Hodgson, A.T., Moyer, N., Beal, D., 2005
air change rate | dehumidification | formaldehyde | Manufactured house | relative humidity
Bibliographic info: LBNL - Indoor Environment Department Publications, LBL
Languages: English

Mechanical ventilation may be necessary to provide adequate ventilation in new houses due to the relatively low rates of infiltration achieved in new construction. However, in hot and humid climates, increased ventilation may raise indoor humidity to an undesirable level. A study was undertaken by the Florida Solar Energy Center (FSEC) to evaluate the humidity effects of different mechanical ventilation strategies for such climates.
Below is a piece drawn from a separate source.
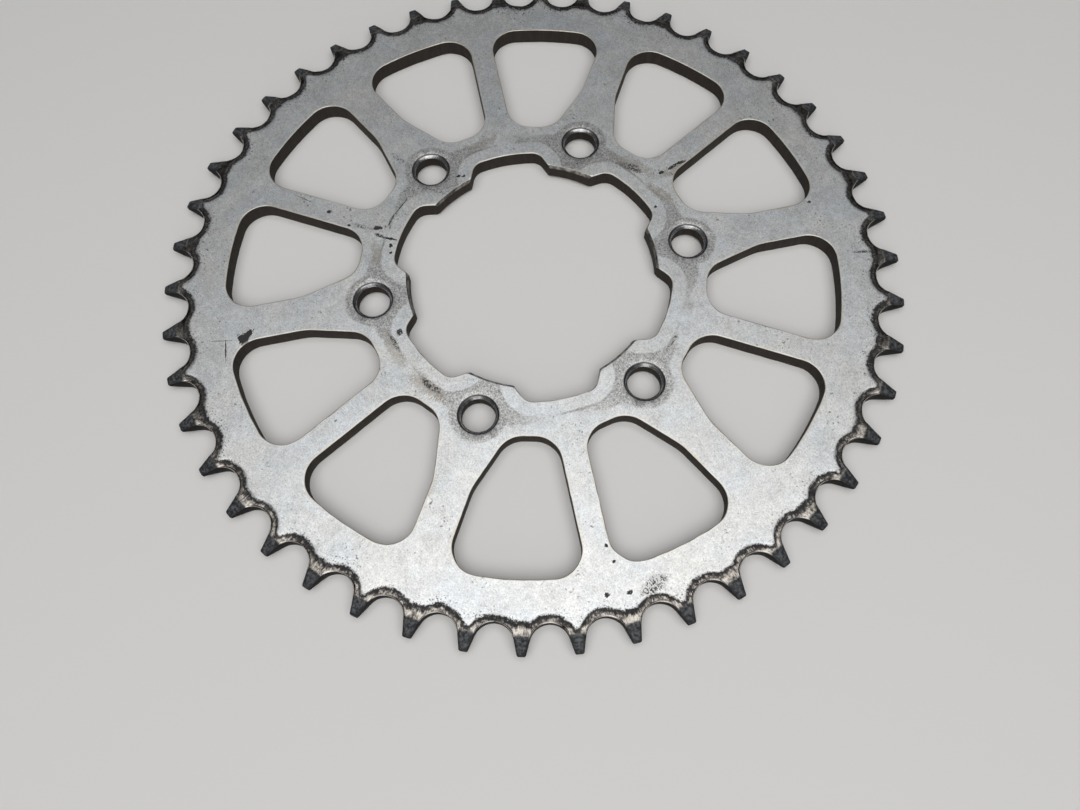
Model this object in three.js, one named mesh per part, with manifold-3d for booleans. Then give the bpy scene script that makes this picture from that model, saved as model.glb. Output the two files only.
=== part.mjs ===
// Rear drive sprocket for a chain-driven motorcycle: one flat steel plate with 46 teeth.
//
// Millimetres. The origin is the centre of the underside (the face that seats on the hub
// carrier). +Z is the axis of the bore and points out of the upper face. One bolt hole lies
// on +Y, and the plate is a mirror image of itself across the YZ plane.

import * as THREE from 'three';
import { mergeVertices } from 'three/addons/utils/BufferGeometryUtils.js';
import Module from 'manifold-3d';

// ---- plate ----
const THICKNESS = 5.8;

// ---- teeth: 520 chain, pitch 15.875 mm (5/8 inch), roller 10.16 mm ----
const TEETH = 46;
const CHAIN_PITCH = 15.875;
const PITCH_RADIUS = CHAIN_PITCH / 2 / Math.sin(Math.PI / TEETH);
const ROOT_RADIUS = PITCH_RADIUS - 5.37;
const TIP_RADIUS = PITCH_RADIUS + 3.38;
const SEAT_RADIUS = 5.9; // of a tooth gap: 5.13 when new, so these are worn
const FLANK_LEAN = rad(12.7); // of the straight upper flank from the centre line of its tooth
const TIP_CORNER = 0.6;
const BEVEL_START_RADIUS = PITCH_RADIUS - 1.92; // turned bevel on both sides of every tooth tip
const BEVEL_DROP = 1.9; // below the face, at the tip

// ---- bore: six lands that centre the plate, and six relieved pockets between them ----
const PILOT_RADIUS = 40;
const PILOT_CHAMFER = 0.9;
const POCKET_RADIUS = 45.25;
const POCKET_CORNER = 4.5;
const POCKET_FLANK_LEAN = rad(21); // of a pocket's side from the centre line of the pocket
const POCKET_FLANK_OFFSET = 26.2; // of that side from the centre of the bore

// ---- bolts ----
const BOLTS = 6;
const BOLT_CIRCLE_RADIUS = 52;
const BOLT_HOLE_RADIUS = 5.25;
const BOLT_HOLE_CHAMFER = 1.03;

// ---- windows: a mirrored pair beside every bolt, between a wide and a narrow spoke ----
const WINDOW_OUTER_RADIUS = 98.9;
const WINDOW_INNER_RADIUS = 56.35;
const WIDE_SPOKE_HALF_WIDTH = 5.95;
const NARROW_SPOKE_HALF_WIDTH = 4.0;
const SPOKE_FLARE = rad(14.7); // the wide spoke widens like this toward its bolt
const SPOKE_FLARE_OFFSET = 24.57; // of the flared side from the centre of the bore
const SPOKE_BLEND = 19;
const WINDOW_CORNER = 8.45;

// ---- fineness ----
const SEAT_STEPS = 7;
const ARC_STEP = rad(11);
const HOLE_STEPS = 28;
const BORE_STEPS = 96;

function rad(degrees) {
  return degrees * Math.PI / 180;
}

function polar(radius, angle) {
  return new THREE.Vector2(radius * Math.cos(angle), radius * Math.sin(angle));
}

// Points of an arc, both ends included; it runs counter-clockwise if `to` is above `from`.
function arc(centre, radius, from, to, steps = Math.ceil(Math.abs(to - from) / ARC_STEP)) {
  const points = [];
  for (let i = 0; i <= steps; i++) {
    const angle = from + (to - from) * i / steps;
    points.push(polar(radius, angle).add(centre));
  }
  return points;
}

// A line is given by the angle of its unit normal and its offset from the origin along it.
// This is the point at that offset, `distance` from the origin, ahead of the normal's foot
// (side = 1: counter-clockwise of the normal) or behind it (side = -1).
function onLine(normalAngle, offset, distance, side) {
  const along = Math.sqrt(distance * distance - offset * offset);
  return polar(offset, normalAngle).add(polar(along, normalAngle + side * Math.PI / 2));
}

function mirrored(points) {
  return points.map((p) => new THREE.Vector2(-p.x, p.y)).reverse();
}

function turned(points, angle) {
  const origin = new THREE.Vector2();
  return points.map((p) => p.clone().rotateAround(origin, angle));
}

// One tooth gap and half a tooth on each side of it, for a gap centred on +Y. Clockwise.
function toothGap() {
  const halfPitch = Math.PI / TEETH;
  const seatCentre = new THREE.Vector2(0, ROOT_RADIUS + SEAT_RADIUS);
  const toothAxis = Math.PI / 2 - halfPitch;
  // Outward normal of the flank that faces this gap, on the tooth to the right of it.
  const flankNormal = toothAxis + Math.PI / 2 - FLANK_LEAN;
  const flankOffset = seatCentre.dot(polar(1, flankNormal)) - SEAT_RADIUS;
  const cornerCentre = onLine(flankNormal, flankOffset - TIP_CORNER, TIP_RADIUS - TIP_CORNER, -1);
  const seatEnd = flankNormal - Math.PI;
  const seat = arc(seatCentre, SEAT_RADIUS, -Math.PI / 2, seatEnd, SEAT_STEPS);
  const corner = arc(cornerCentre, TIP_CORNER, flankNormal, cornerCentre.angle(), 2);
  const half = [...seat, ...corner];
  return [...mirrored(half), ...half.slice(1)];
}

function toothedOutline() {
  const gap = toothGap();
  const points = [];
  for (let i = 0; i < TEETH; i++) {
    points.push(...turned(gap, -i * 2 * Math.PI / TEETH));
  }
  return points;
}

// The window on the +X side of the wide spoke that lies along +Y. Counter-clockwise.
function windowOutline() {
  const origin = new THREE.Vector2();
  const narrowNormal = rad(150); // of the narrow spoke's side; that spoke lies along 60 degrees
  const topDistance = WINDOW_OUTER_RADIUS - WINDOW_CORNER;
  const footDistance = WINDOW_INNER_RADIUS + WINDOW_CORNER;
  const wideOffset = WIDE_SPOKE_HALF_WIDTH + WINDOW_CORNER;
  const flareOffset = SPOKE_FLARE_OFFSET + WINDOW_CORNER;
  const narrowOffset = NARROW_SPOKE_HALF_WIDTH + WINDOW_CORNER;
  const topWide = onLine(0, wideOffset, topDistance, 1);
  const footWide = onLine(SPOKE_FLARE, flareOffset, footDistance, 1);
  const footNarrow = onLine(narrowNormal, narrowOffset, footDistance, -1);
  const topNarrow = onLine(narrowNormal, narrowOffset, topDistance, -1);
  // The blend touches x = half width and the flared side, so its centre is equally far from both.
  const blendX = WIDE_SPOKE_HALF_WIDTH + SPOKE_BLEND;
  const blendOffset = SPOKE_FLARE_OFFSET + SPOKE_BLEND;
  const blendY = (blendOffset - blendX * Math.cos(SPOKE_FLARE)) / Math.sin(SPOKE_FLARE);
  const blend = new THREE.Vector2(blendX, blendY);
  const flip = Math.PI; // from the direction of a line's normal to that of its touching point
  return [
    ...arc(origin, WINDOW_OUTER_RADIUS, topNarrow.angle(), topWide.angle(), 6).slice(1, -1),
    ...arc(topWide, WINDOW_CORNER, topWide.angle(), flip),
    ...arc(blend, SPOKE_BLEND, flip, flip + SPOKE_FLARE),
    ...arc(footWide, WINDOW_CORNER, flip + SPOKE_FLARE, flip + footWide.angle()),
    ...arc(footNarrow, WINDOW_CORNER, flip + footNarrow.angle(), flip + narrowNormal),
    ...arc(topNarrow, WINDOW_CORNER, flip + narrowNormal, 2 * flip + topNarrow.angle()),
  ];
}

// The bore as the plate is cut: a circle with six pockets in it. Counter-clockwise.
function boreOutline() {
  const origin = new THREE.Vector2();
  const axis = Math.PI / 2; // the pocket that is drawn first lies on +Y
  const flankNormal = axis + Math.PI / 2 - POCKET_FLANK_LEAN;
  const cornerOffset = POCKET_FLANK_OFFSET - POCKET_CORNER;
  const cornerCentre = onLine(flankNormal, cornerOffset, POCKET_RADIUS - POCKET_CORNER, -1);
  const landEnd = onLine(flankNormal, POCKET_FLANK_OFFSET, PILOT_RADIUS, -1);
  const half = [
    ...arc(origin, POCKET_RADIUS, axis, cornerCentre.angle(), 2),
    ...arc(cornerCentre, POCKET_CORNER, cornerCentre.angle(), flankNormal).slice(1),
    ...arc(origin, PILOT_RADIUS, landEnd.angle(), axis + Math.PI / BOLTS, 3),
  ];
  const pocket = [...mirrored(half), ...half.slice(1, -1)];
  const points = [];
  for (let i = 0; i < BOLTS; i++) {
    points.push(...turned(pocket, (i + 0.5) * 2 * Math.PI / BOLTS));
  }
  return points;
}

function plateWithOpenings() {
  const shape = new THREE.Shape(toothedOutline());
  shape.holes.push(new THREE.Path(boreOutline()));
  const window = windowOutline();
  for (let i = 0; i < BOLTS; i++) {
    const angle = i * 2 * Math.PI / BOLTS;
    shape.holes.push(new THREE.Path(turned(window, angle)));
    shape.holes.push(new THREE.Path(turned(mirrored(window), angle)));
  }
  return new THREE.ExtrudeGeometry(shape, { depth: THICKNESS, bevelEnabled: false });
}

// A solid turned about Z, from [radius, z] pairs listed upward, with its seam at `start`.
function lathed(profile, steps, start = 0) {
  const points = profile.map(([radius, z]) => new THREE.Vector2(radius, z));
  return new THREE.LatheGeometry(points, steps, start).rotateX(Math.PI / 2);
}

// Everything inside the bevels of the tooth tips. It has one flat for every tooth and every
// gap, each in the middle of its tooth or gap, and stands clear of the plate's two faces.
function rimEnvelope() {
  const slope = BEVEL_DROP / (TIP_RADIUS - BEVEL_START_RADIUS);
  const steps = 2 * TEETH;
  const flatToCorner = 1 / Math.cos(Math.PI / steps);
  const inside = (BEVEL_START_RADIUS - 2 / slope) * flatToCorner;
  const outside = (TIP_RADIUS + 1) * flatToCorner;
  const low = BEVEL_DROP + slope;
  const profile = [
    [0, -2],
    [inside, -2],
    [outside, low],
    [outside, THICKNESS - low],
    [inside, THICKNESS + 2],
    [0, THICKNESS + 2],
  ];
  return lathed(profile, steps, Math.PI / steps);
}

// What a 45 degree countersink on both faces takes away. The waist between the two cones has
// the radius `waist`: the hole's own radius where the hole is drilled, less where it is cut.
function countersunkHole(radius, chamfer, waist, steps) {
  const depth = chamfer + radius - waist;
  const mouth = radius + chamfer + 1;
  const profile = [
    [0, -1],
    [mouth, -1],
    [waist, depth],
    [waist, THICKNESS - depth],
    [mouth, THICKNESS + 1],
    [0, THICKNESS + 1],
  ];
  return lathed(profile, steps);
}

const wasm = await Module();
wasm.setup();

function toManifold(geometry) {
  const bare = geometry.clone();
  bare.deleteAttribute('normal');
  bare.deleteAttribute('uv');
  const merged = mergeVertices(bare, 1e-5);
  const mesh = new wasm.Mesh({
    numProp: 3,
    vertProperties: new Float32Array(merged.attributes.position.array),
    triVerts: new Uint32Array(merged.index.array),
  });
  return new wasm.Manifold(mesh);
}

function toGeometry(solid) {
  const mesh = solid.getMesh();
  const geometry = new THREE.BufferGeometry();
  geometry.setAttribute('position', new THREE.BufferAttribute(mesh.vertProperties, 3));
  geometry.setIndex(new THREE.BufferAttribute(mesh.triVerts, 1));
  geometry.computeVertexNormals();
  return geometry;
}

function sprocketPlate() {
  let plate = toManifold(plateWithOpenings());
  plate = plate.intersect(toManifold(rimEnvelope()));
  const bore = countersunkHole(PILOT_RADIUS, PILOT_CHAMFER, PILOT_RADIUS - 1, BORE_STEPS);
  plate = plate.subtract(toManifold(bore));
  const bolt = countersunkHole(BOLT_HOLE_RADIUS, BOLT_HOLE_CHAMFER, BOLT_HOLE_RADIUS, HOLE_STEPS);
  for (let i = 0; i < BOLTS; i++) {
    const centre = polar(BOLT_CIRCLE_RADIUS, Math.PI / 2 + i * 2 * Math.PI / BOLTS);
    plate = plate.subtract(toManifold(bolt.clone().translate(centre.x, centre.y, 0)));
  }
  return toGeometry(plate);
}

const steel = new THREE.MeshStandardMaterial({
  color: 0xb4b7ba,
  roughness: 0.42,
  metalness: 0.9,
});

const sprocket = new THREE.Group();
sprocket.name = 'rear_drive_sprocket';

const plate = new THREE.Mesh(sprocketPlate(), steel);
plate.name = 'sprocket_plate';
sprocket.add(plate);

export default sprocket;
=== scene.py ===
"""Looks of a worn rear drive sprocket: one plated steel plate, rubbed bare where the chain ran."""

import math

import bpy
import numpy as np
from mathutils import Matrix, Vector, kdtree, noise
from mathutils.geometry import delaunay_2d_cdt


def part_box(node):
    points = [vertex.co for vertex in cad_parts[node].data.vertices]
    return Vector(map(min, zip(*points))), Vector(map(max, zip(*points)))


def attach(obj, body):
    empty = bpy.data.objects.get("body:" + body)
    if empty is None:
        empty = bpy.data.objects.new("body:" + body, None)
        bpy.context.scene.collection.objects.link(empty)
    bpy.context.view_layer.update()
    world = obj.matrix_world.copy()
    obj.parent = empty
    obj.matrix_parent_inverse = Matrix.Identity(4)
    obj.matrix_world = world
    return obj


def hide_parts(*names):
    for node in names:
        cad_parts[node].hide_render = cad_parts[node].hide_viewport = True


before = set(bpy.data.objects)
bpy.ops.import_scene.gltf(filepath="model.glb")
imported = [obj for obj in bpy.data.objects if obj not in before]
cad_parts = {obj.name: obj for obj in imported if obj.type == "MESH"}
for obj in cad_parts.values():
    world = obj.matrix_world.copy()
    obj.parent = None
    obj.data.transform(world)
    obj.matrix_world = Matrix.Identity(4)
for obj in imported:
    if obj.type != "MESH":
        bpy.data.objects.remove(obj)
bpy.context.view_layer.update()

# ---------------------------------------------------------------------------
# Sizes. Everything on the plate is in millimetres until it becomes a mesh.
# ---------------------------------------------------------------------------

MM = 0.001
plate_low, plate_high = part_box("sprocket_plate")

THICKNESS = (plate_high.z - plate_low.z) / MM
TIP_RADIUS = plate_high.x / MM

TEETH = 46
CHAIN_PITCH = 15.875
PITCH_RADIUS = CHAIN_PITCH / 2 / math.sin(math.pi / TEETH)
ROOT_RADIUS = PITCH_RADIUS - 5.37
SEAT_RADIUS = 5.9
SEAT_CENTRE = ROOT_RADIUS + SEAT_RADIUS
FLANK_LEAN = math.radians(12.7)
FLANK_NORMAL = math.pi / TEETH + FLANK_LEAN
FLANK_OFFSET = SEAT_CENTRE * math.sin(FLANK_NORMAL) - SEAT_RADIUS
TIP_CORNER = 0.6
BEVEL_START = PITCH_RADIUS - 1.92
BEVEL_DROP = 1.9

PILOT_RADIUS = 40.0
PILOT_CHAMFER = 0.9
POCKET_RADIUS = 45.25
POCKET_CORNER = 4.5
POCKET_FLANK_LEAN = math.radians(21)
POCKET_FLANK_OFFSET = 26.2

BOLTS = 6
BOLT_CIRCLE = 52.0
BOLT_HOLE_RADIUS = 5.25
BOLT_HOLE_CHAMFER = 1.03

WINDOW_OUTER = 98.9
WINDOW_INNER = 56.35
WIDE_SPOKE = 5.95
NARROW_SPOKE = 4.0
SPOKE_FLARE = math.radians(14.7)
SPOKE_FLARE_OFFSET = 24.57
SPOKE_BLEND = 19.0
WINDOW_CORNER = 8.45

# Wear. The chain's side plates reach this far from each roller's centre, and the plates of
# the inner links, over every second tooth, also rub straight across it.
LINK_REACH = 7.85
INNER_LINK_REACH = 110.3
OUTER_LINK_REACH = 112.9
WEAR_BLEND = 0.25
WEAR_DEPTH = 0.18
WEAR_SLOPE = (-0.15, 0.35)
WEAR_RIPPLE = 0.05
WEAR_RIPPLE_SCALE = 0.55
ROUNDED_WIDTH = 1.2
ROUNDED_DEPTH = 0.22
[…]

The study was conducted in a new 141-m2 manufactured house sited at the FSEC campus. Six mechanical ventilation strategies were evaluated for their ability to control indoor humidity levels over 14-day periods with simulated occupancy. A base case with no extra ventilation served as a control. The strategies consisted of spot exhaust ventilation, use of an energy recovery ventilator, and four configurations of a dedicated outdoor air supply system, one of which included use of a room dehumidifier. The objective of the study described here was to determine the impacts of the ventilation techniques on the concentrations and emission rates of indoor-generated formaldehyde and other volatile organic compounds (VOCs). Measurements of indoor and outdoor VOCs were made both by active and passive sampling during each ventilation condition. The emission factors of most VOCs remained relatively constant across all experiments with mechanical ventilation. The case with the dehumidifier and the outside air supply fan programmed to be on at least one-third of the time was shown to provide the generally lowest indoor VOC concentrations because it was able to operate at a higher ventilation rate while maintaining 50% indoor relative humidity.